Partnerships are a poorly understood area that can serve as a playground for rich people’s tax lawyers. For tax purposes, a “partnership” is a non-corporate business entity, often complex in its ownership structure, which is subject to a unique set of tax rules. Most private equity firms, for example, are taxed as partnerships. Planners can build dense networks of interrelated partnerships that make auditing, and even basic data collection, an impossible chore. We simply don’t know the extent of wealth and tax minimization represented by modern partnerships.

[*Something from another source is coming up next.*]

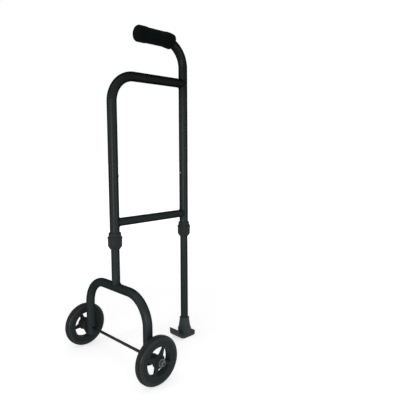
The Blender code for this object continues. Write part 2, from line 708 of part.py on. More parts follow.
def build_fasteners(side, axle_end):
    """Washers and nut on one end of the axle. The end's Z axis points out along the rod from the middle."""
    for name, radius, low in ((side + "_inner_washer", INNER_WASHER_R, INNER_WASHER_X),
                              (side + "_outer_washer", OUTER_WASHER_R, OUTER_WASHER_X)):
        washer = turned(name, [
            (AXLE_HOLE_R, low + WASHER_T),
            (radius, low + WASHER_T),
            (radius, low),
            (AXLE_HOLE_R, low),
        ], DISC_SIDES, axle_end)
        dress(washer, BRIGHT_STEEL)
    nut = rod(side + "_axle_nut", NUT_FLATS / math.sqrt(3), NUT_HEX_H, 6, axle_end,
              (0.0, 0.0, AXLE_NUT_X + NUT_HEX_H / 2))
    collar = turned(side + "_nut_collar", [
        (0.0, AXLE_NUT_X + NUT_HEX_H + NUT_COLLAR_H),
        (NUT_COLLAR_R - 0.0006, AXLE_NUT_X + NUT_HEX_H + NUT_COLLAR_H),
        (NUT_COLLAR_R, AXLE_NUT_X + NUT_HEX_H + NUT_COLLAR_H - 0.0006),
        (NUT_COLLAR_R, AXLE_NUT_X + NUT_HEX_H / 2),
        (0.0, AXLE_NUT_X + NUT_HEX_H / 2),
    ], SMALL_SIDES, axle_end, group=CUTTERS)
    combine(nut, collar, "UNION")
    bore = rod(side + "_nut_bore", AXLE_HOLE_R, 4 * NUT_HEX_H, SMALL_SIDES, axle_end,
               (0.0, 0.0, AXLE_NUT_X + NUT_HEX_H / 2), group=CUTTERS)
    combine(nut, bore, "DIFFERENCE")
    dress(nut, BRIGHT_STEEL)


clear_scene()
PARTS = new_collection("one_hand_walking_aid")
CUTTERS = new_collection("cutters")

FRAME_BLACK = make_material("frame_black", (0.022, 0.023, 0.025), 0.38, 0.0)
LEG_BLACK = make_material("leg_black", (0.020, 0.021, 0.023), 0.40, 0.0)
WELD_BLACK = make_material("weld_black", (0.022, 0.023, 0.025), 0.45, 0.0)
GRIP_BLACK = make_material("grip_black", (0.008, 0.008, 0.009), 0.75, 0.0)
COLLAR_BLACK = make_material("collar_black", (0.018, 0.019, 0.020), 0.48, 0.0)
COLLAR_NATURAL = make_material("collet_grey", (0.25, 0.25, 0.25), 0.5, 0.0)
FOOT_RUBBER = make_material("foot_rubber", (0.013, 0.013, 0.014), 0.7, 0.0)
TYRE_RUBBER = make_material("tyre_rubber", (0.015, 0.015, 0.016), 0.6, 0.0)
WHEEL_BLACK = make_material("wheel_black", (0.016, 0.016, 0.018), 0.45, 0.0)
BUSH_PLASTIC = make_material("bush_black", (0.03, 0.03, 0.03), 0.4, 0.0)
PLUG_BLACK = make_material("plug_black", (0.015, 0.015, 0.016), 0.6, 0.0)
BRIGHT_STEEL = make_material("bright_steel", (0.42, 0.42, 0.43), 0.35, 1.0)
SPRING_STEEL = make_material("spring_steel", (0.30, 0.30, 0.32), 0.35, 1.0)
ROD_STEEL = make_material("rod_steel", (0.09, 0.08, 0.07), 0.45, 1.0)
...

In addition to substantive reforms to partnership tax law, a possible response on the administrative side could be a “know your partner” regulation, inspired by New York’s efforts to shut down shell-company ownership of that state’s real estate (and akin to some proposed federal disclosure rules for LLCs). That is, IRS could use its existing authority to set reporting obligations to require partnerships to disclose enough information to make it possible to know who a partnership’s ultimate owners are, and to effectively audit the entities. For instance, each partnership could be required to provide a visual representation of its organizational structure and owners. Each partnership—perhaps excepting publicly-held partnerships—could also be obliged to report the real humans or publicly-held entities who are the ultimate owners of the partnership and its related entities, along with the total capital and tax obligations that flowed to each owner from anywhere in the organizational structure.
Without question, the IRS has struggled in recent years to fulfill its mission. Like many agencies, it is mostly staffed with skilled and dedicated public servants who want to do their job and do it well. But Congress, courts, and deep-pocketed taxpayers have made the agency’s task a significant challenge. With a handful of reforms—and of course more money—we can turn that around.